AS telah lama dikritik karena intervensi militer di beberapa negara mayoritas Muslim seperti Irak dan Libya dan memaksakan perubahan rezim yang menyebabkan kekacauan politik dan ketidakstabilan.
Di AS, langkah itu juga mendapat kecaman.
Hillary Mann Leverett, CEO dari konsultan risiko politik Stratega, mengatakan meski serangan udara mengirimkan pesan tentang kesetiaan pemerintahan Biden di kawasan itu, hal itu tidak akan meredakan situasi di Timur Tengah.
“Pemerintahan Biden mencoba menggambarkan serangan militer pertama ini sebagaimana diukur dengan berkonsultasi dengan sekutu.
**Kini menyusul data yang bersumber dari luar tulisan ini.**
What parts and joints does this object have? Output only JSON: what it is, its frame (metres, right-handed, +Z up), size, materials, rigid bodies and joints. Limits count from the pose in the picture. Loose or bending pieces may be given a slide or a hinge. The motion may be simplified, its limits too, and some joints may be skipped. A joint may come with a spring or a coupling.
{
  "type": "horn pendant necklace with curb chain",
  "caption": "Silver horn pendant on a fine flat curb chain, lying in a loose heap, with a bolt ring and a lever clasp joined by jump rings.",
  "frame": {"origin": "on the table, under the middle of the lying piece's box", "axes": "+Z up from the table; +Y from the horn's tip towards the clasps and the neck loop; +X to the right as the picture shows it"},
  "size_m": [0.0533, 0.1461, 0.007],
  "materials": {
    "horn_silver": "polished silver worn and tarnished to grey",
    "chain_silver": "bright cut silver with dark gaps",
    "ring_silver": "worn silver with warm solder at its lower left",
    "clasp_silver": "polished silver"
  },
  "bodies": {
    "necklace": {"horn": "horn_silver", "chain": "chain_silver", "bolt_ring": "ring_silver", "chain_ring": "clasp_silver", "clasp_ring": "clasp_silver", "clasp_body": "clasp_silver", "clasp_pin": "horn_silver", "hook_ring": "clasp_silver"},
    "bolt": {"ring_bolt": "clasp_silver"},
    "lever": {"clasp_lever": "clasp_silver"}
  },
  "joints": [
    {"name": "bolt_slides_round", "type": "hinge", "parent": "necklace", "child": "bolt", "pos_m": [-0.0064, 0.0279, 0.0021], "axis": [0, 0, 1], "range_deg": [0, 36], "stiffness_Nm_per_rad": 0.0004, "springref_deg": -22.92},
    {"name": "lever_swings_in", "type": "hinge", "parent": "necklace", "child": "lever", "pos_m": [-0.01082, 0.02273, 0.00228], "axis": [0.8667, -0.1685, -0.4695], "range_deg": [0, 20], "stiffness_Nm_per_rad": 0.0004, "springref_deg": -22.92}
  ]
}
Tapi ini tidak akan mengurangi apapun.
"Faktanya, itu menandakan pesan yang sangat kuat kepada Iran bahwa ... pemerintahan Biden sebenarnya berusaha meningkatkan tekanan dan pengaruhnya terhadap Iran."
Serangan roket terhadap posisi AS di Irak dilakukan ketika Washington dan Teheran mencari cara untuk kembali ke kesepakatan nuklir 2015 yang ditinggalkan oleh mantan Presiden AS Trump.
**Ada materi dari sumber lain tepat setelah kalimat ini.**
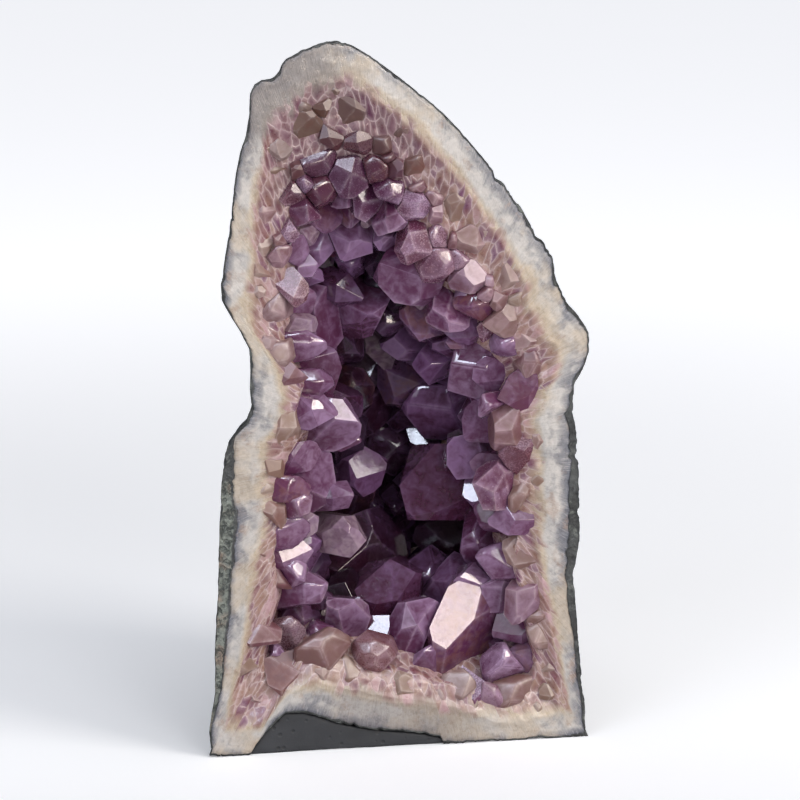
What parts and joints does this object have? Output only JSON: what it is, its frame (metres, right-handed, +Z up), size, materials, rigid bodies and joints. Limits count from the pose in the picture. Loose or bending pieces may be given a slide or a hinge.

Tidak jelas bagaimana, atau apakah, serangan itu dapat memengaruhi upaya AS untuk membujuk Iran kembali ke negosiasi tentang kedua belah pihak untuk melanjutkan kepatuhan terhadap perjanjian tersebut.
Mary Ellen O'Connell, seorang profesor di Sekolah Hukum Notre Dame, mengkritik serangan AS sebagai pelanggaran hukum internasional.
"Piagam Perserikatan Bangsa-Bangsa memperjelas bahwa penggunaan kekuatan militer di wilayah negara berdaulat asing adalah sah hanya sebagai tanggapan atas serangan bersenjata di negara pertahanan yang menjadi tanggung jawab negara sasaran," katanya. "Tak satu pun dari elemen itu terpenuhi dalam serangan Suriah."
Justin Amash, seorang pengacara AS yang sebelumnya menjabat sebagai perwakilan untuk distrik kongres ke-3 Michigan mengatakan langkah itu tidak konstitusional.